Some people have complained that the plot doesn't get started until the end. Again I would have to say that a better understanding of literature would help you see that the plot of the book is not the political intrigues of the factions but the growth of the protagonist. Beatrice wants her life to be more interesting. She chooses to leave her family and choose a faction that values bravery and facing your fears. Every day in the story she faces tests and conquerors challenges. The plot is a coming-of-age story about a teen aged girl who (essentially) joins the military and grows up a bit. It's about her discovering who she is and what she can do, as all coming-of-age stories are.

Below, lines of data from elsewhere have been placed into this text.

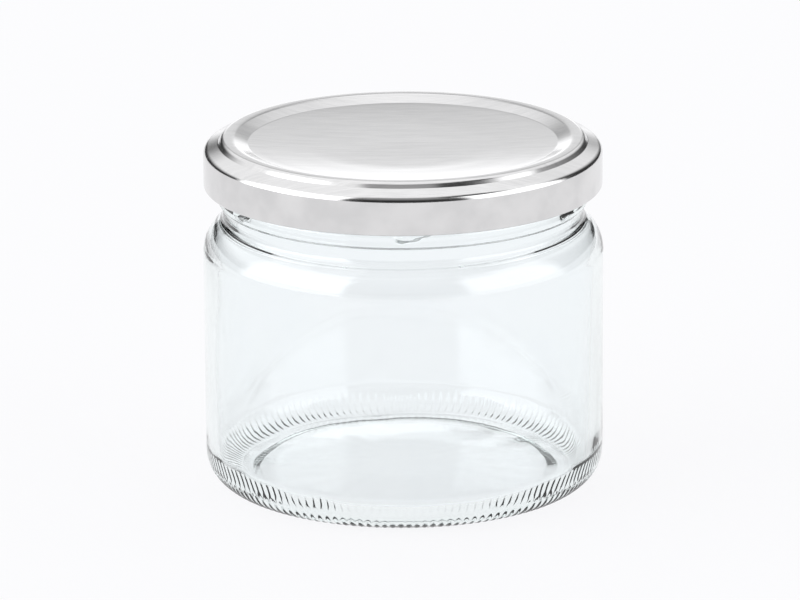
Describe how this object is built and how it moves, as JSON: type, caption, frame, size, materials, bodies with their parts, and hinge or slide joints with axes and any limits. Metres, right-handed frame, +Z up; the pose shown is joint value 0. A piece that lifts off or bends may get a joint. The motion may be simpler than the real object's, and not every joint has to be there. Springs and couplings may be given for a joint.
{
  "type": "preserving jar with twist-off lid",
  "caption": "Squat round clear glass preserving jar with ribbed heel, round shoulder and threaded neck, closed with a flat stepped twist-off metal lid.",
  "frame": {"origin": "centre of the bearing ring on which the jar stands, on the surface it stands on", "axes": "+Z up along the jar's axis; -Y is the front, +X the right-hand side"},
  "size_m": [0.0864, 0.0862, 0.0764],
  "materials": {
    "clear_glass": "clear pressed soda-lime glass with a faint grey-green tint in the thick base, smooth, slightly uneven inside",
    "tinplate": "satin lacquered tinplate with fine rolling lines and a few tiny marks"
  },
  "bodies": {
    "root": {"jar": "clear_glass", "lid": "tinplate"}
  },
  "joints": []
}
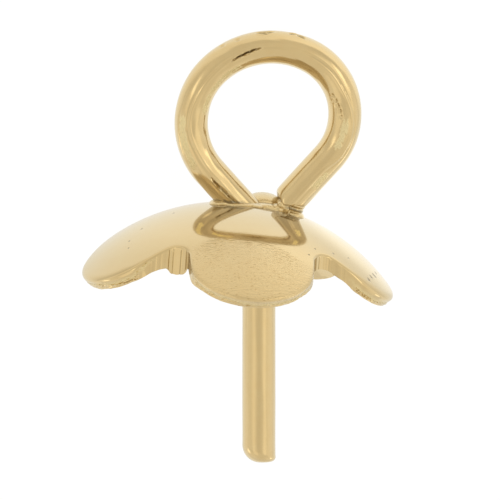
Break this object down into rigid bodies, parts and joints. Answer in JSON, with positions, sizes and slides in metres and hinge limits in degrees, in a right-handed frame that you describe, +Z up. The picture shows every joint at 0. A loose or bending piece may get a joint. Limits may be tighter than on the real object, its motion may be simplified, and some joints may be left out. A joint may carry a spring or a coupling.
{
  "type": "bail finding",
  "caption": "Peg bail: a wire eye soldered on a domed petal cap, with a peg underneath that is glued in a half-drilled bead or pearl.",
  "frame": {"origin": "on the table, under the middle of the finding as it lies", "axes": "+Z is up from the table, +Y runs along the finding from the peg's free end to the eye, +X is to the right of one who looks down on it with the eye ahead"},
  "size_m": [0.0076, 0.0093, 0.0066],
  "materials": {
    "gold": "polished pale gold plating with fine pits and scratches"
  },
  "bodies": {
    "root": {"peg_bail": "gold"}
  },
  "joints": []
}
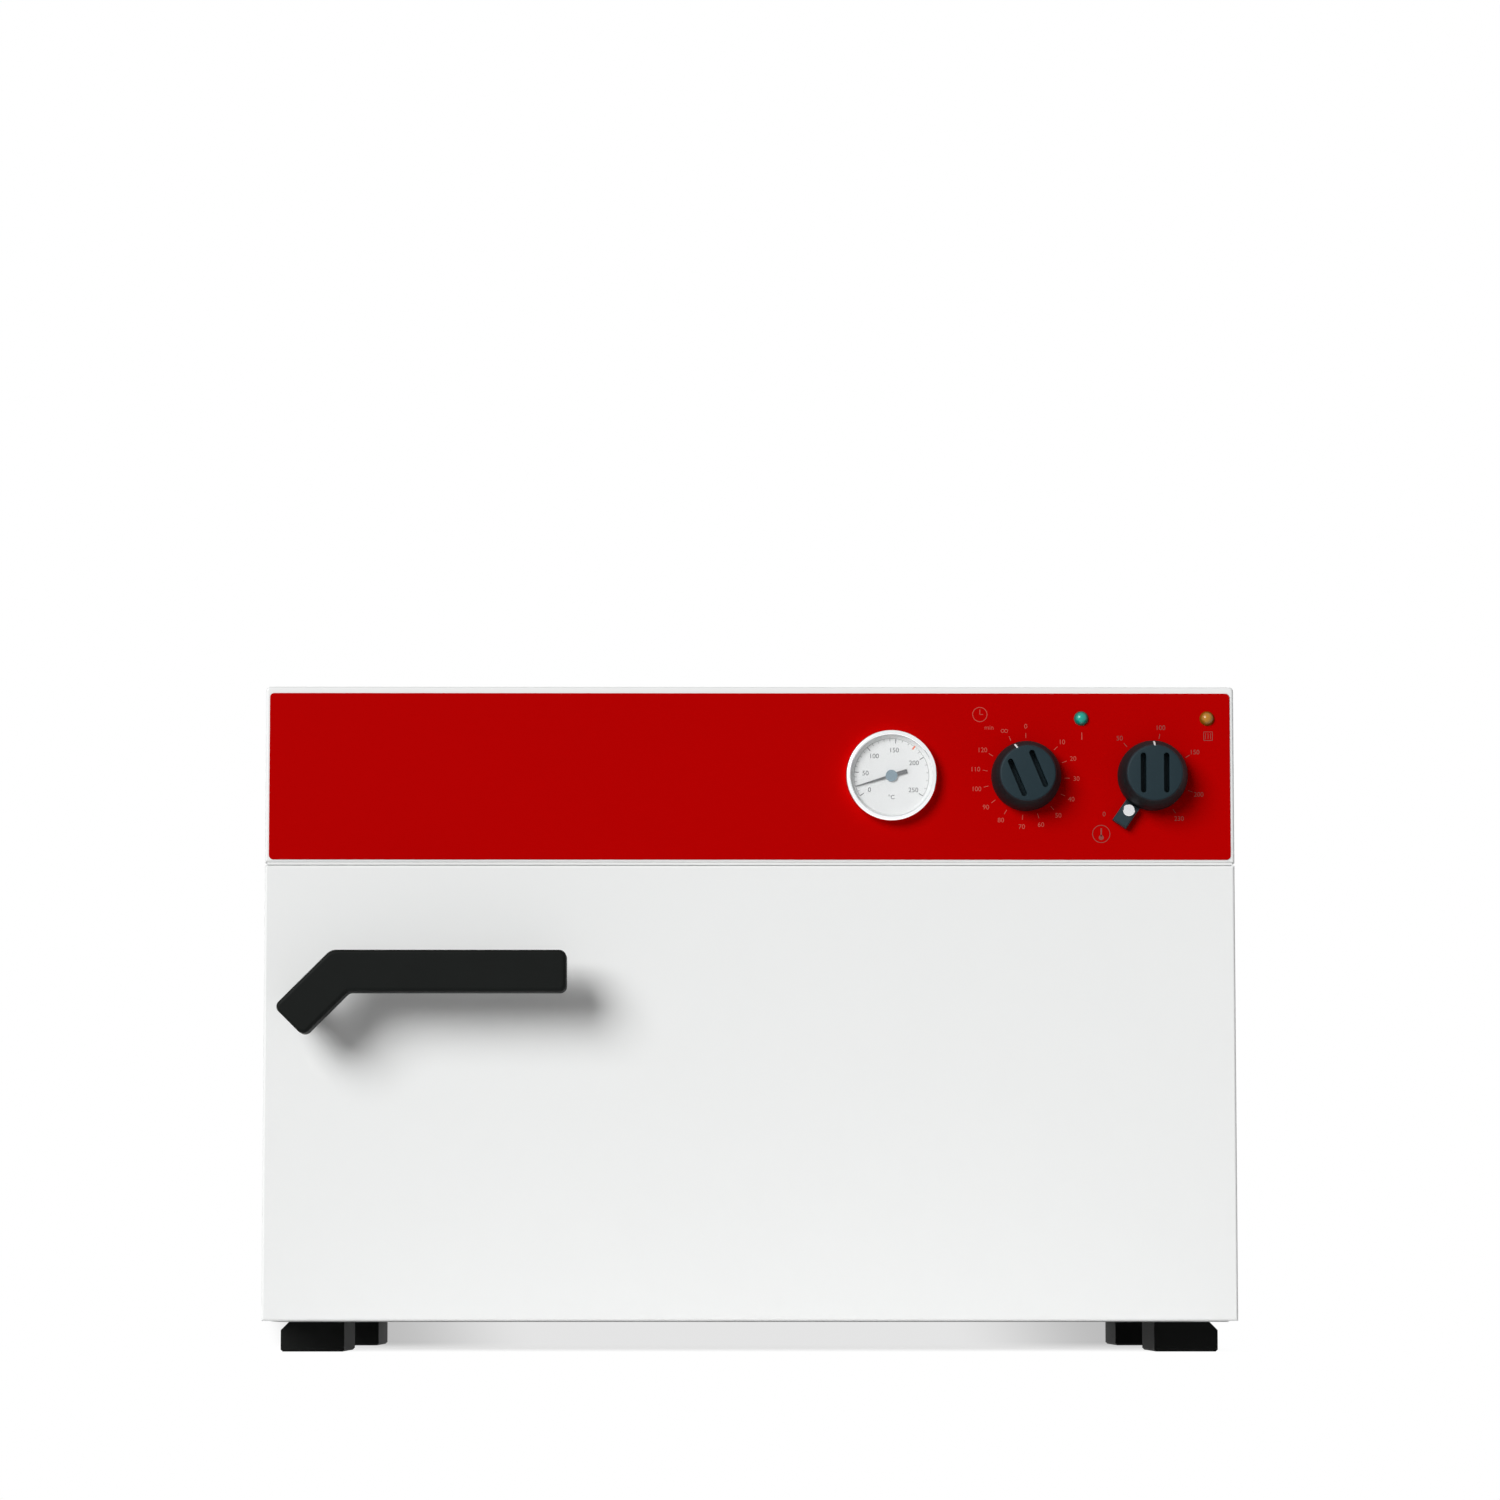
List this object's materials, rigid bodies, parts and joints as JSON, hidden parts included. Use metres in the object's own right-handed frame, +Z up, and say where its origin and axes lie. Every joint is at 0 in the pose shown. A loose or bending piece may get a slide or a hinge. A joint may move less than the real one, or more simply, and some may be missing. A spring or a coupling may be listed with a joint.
{
  "type": "laboratory drying oven",
  "caption": "Benchtop laboratory drying oven: white housing, red control fascia with dial thermometer and knobs, side-hinged door with a black cranked handle.",
  "frame": {"origin": "on the floor under the middle of the whole outline", "axes": "+Z up, +X to the oven's right seen from the front, -Y towards the user"},
  "size_m": [0.58, 0.515, 0.398],
  "materials": {
    "housing_enamel": "gloss",
    "frame_enamel": "satin",
    "foil_red": "satin",
    "stainless": "satin",
    "rack_wire": "polished",
    "zinc": "satin",
    "heater_tube": "matte",
    "black_plastic": "satin",
    "knob_plastic": "satin",
    "bearing_plastic": "satin",
    "terminal_plastic": "matte",
    "silicone": "matte",
    "mineral_wool": "matte",
    "bezel_chrome": "polished",
    "dial_white": "matte",
    "pointer_grey": "satin",
    "lens_glass": "gloss",
    "gauge_brass": "satin",
    "lamp_green": "gloss",
    "lamp_amber": "gloss"
  },
  "bodies": {
    "housing": {"feet": "black_plastic", "foot_screws": "zinc", "outer_casing": "housing_enamel", "base_plate": "frame_enamel", "rear_panel": "housing_enamel", "rear_screws": "zinc", "front_frame": "frame_enamel", "control_fascia": "housing_enamel", "panel_foil": "foil_red", "pilot_lamp_green": "lamp_green", "pilot_lamp_amber": "lamp_amber", "lamp_holders": "black_plastic", "thermometer_case": "stainless", "thermometer_bezel": "bezel_chrome", "thermometer_lens": "lens_glass", "thermometer_dial": "dial_white", "thermometer_movement": "gauge_brass", "thermometer_sensor": "gauge_brass", "timer_mechanism": "zinc", "thermostat_body": "zinc", "thermostat_sensor": "gauge_brass", "inner_chamber": "stainless", "chamber_insulation": "mineral_wool", "heater_element": "heater_tube", "floor_deflector": "stainless", "rack_rail_left": "stainless", "rack_rail_right": "stainless", "rack_lower": "rack_wire", "rack_upper": "rack_wire", "hinge_arm_lower": "zinc", "hinge_plate_upper": "zinc", "hinge_pins": "zinc", "latch_keeper": "zinc", "keeper_pad": "bearing_plastic", "door_gasket": "silicone", "exhaust_duct": "stainless", "mains_inlet": "black_plastic", "inlet_pins": "gauge_brass", "terminal_block": "terminal_plastic"},
    "door": {"door_skin": "housing_enamel", "door_inner_panel": "stainless", "door_insulation": "mineral_wool", "door_panel_screws": "zinc", "hinge_bushes": "bearing_plastic", "spindle_bush": "bearing_plastic", "handle_rosette": "black_plastic"},
    "handle": {"door_handle": "black_plastic", "handle_spindle": "zinc", "latch_cam": "zinc", "latch_nut": "zinc"},
    "timer": {"timer_knob": "knob_plastic", "timer_shaft": "zinc"},
    "temperature": {"temperature_knob": "knob_plastic", "thermostat_shaft": "zinc"},
    "limit_stop": {"limit_stop": "black_plastic", "limit_stop_screw": "zinc"},
    "pointer": {"thermometer_pointer": "pointer_grey"},
    "damper": {"damper_flap": "stainless", "damper_knob": "black_plastic"}
  },
  "joints": [
    {"name": "door_hinge", "type": "hinge", "parent": "housing", "child": "door", "pos_m": [0.275, -0.1985, 0.155], "axis": [0, 0, 1], "range_deg": [0, 110]},
    {"name": "handle_lift", "type": "hinge", "parent": "door", "child": "handle", "pos_m": [-0.267, -0.2135, 0.2065], "axis": [0, -1, 0], "range_deg": [0, 45]},
    {"name": "timer_turn", "type": "hinge", "parent": "housing", "child": "timer", "pos_m": [0.1653, -0.2135, 0.34395], "axis": [0, 1, 0], "range_deg": [0, 324.5]},
    {"name": "temperature_turn", "type": "hinge", "parent": "housing", "child": "temperature", "pos_m": [0.2407, -0.2135, 0.34395], "axis": [0, 1, 0], "range_deg": [-128.2, 147.4]},
    {"name": "limit_stop_turn", "type": "hinge", "parent": "housing", "child": "limit_stop", "pos_m": [0.2407, -0.2135, 0.34395], "axis": [0, 1, 0], "range_deg": [0, 292.8]},
    {"name": "pointer_turn", "type": "hinge", "parent": "housing", "child": "pointer", "pos_m": [0.0846, -0.2135, 0.34395], "axis": [0, 1, 0], "range_deg": [-15.7, 229.7]},
    {"name": "damper_turn", "type": "hinge", "parent": "housing", "child": "damper", "pos_m": [0, 0.2305, 0.22], "axis": [1, 0, 0], "range_deg": [0, 90]}
  ]
}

Some people have complained that Beatrice is too special. That she succeeds because she is the "chosen one". I have to disagree. While Beatrice is Divergent the story makes clear that she is not the only one. Despite the efforts of the big villains to kill off every Divergent they find there are several in the book. It is mentioned that the Abnegation faction produces more Divergents than any other faction. And while Beatrice does get some training on how to kick ass, when she succeeds on her own it is mostly when she is using her will, in simulations where will power is the only thing that really matters, or when she has a gun in her hand. When it comes to hand to hand fighting or strength she usually loses and needs to be saved by others. She is dauntless but not invincible.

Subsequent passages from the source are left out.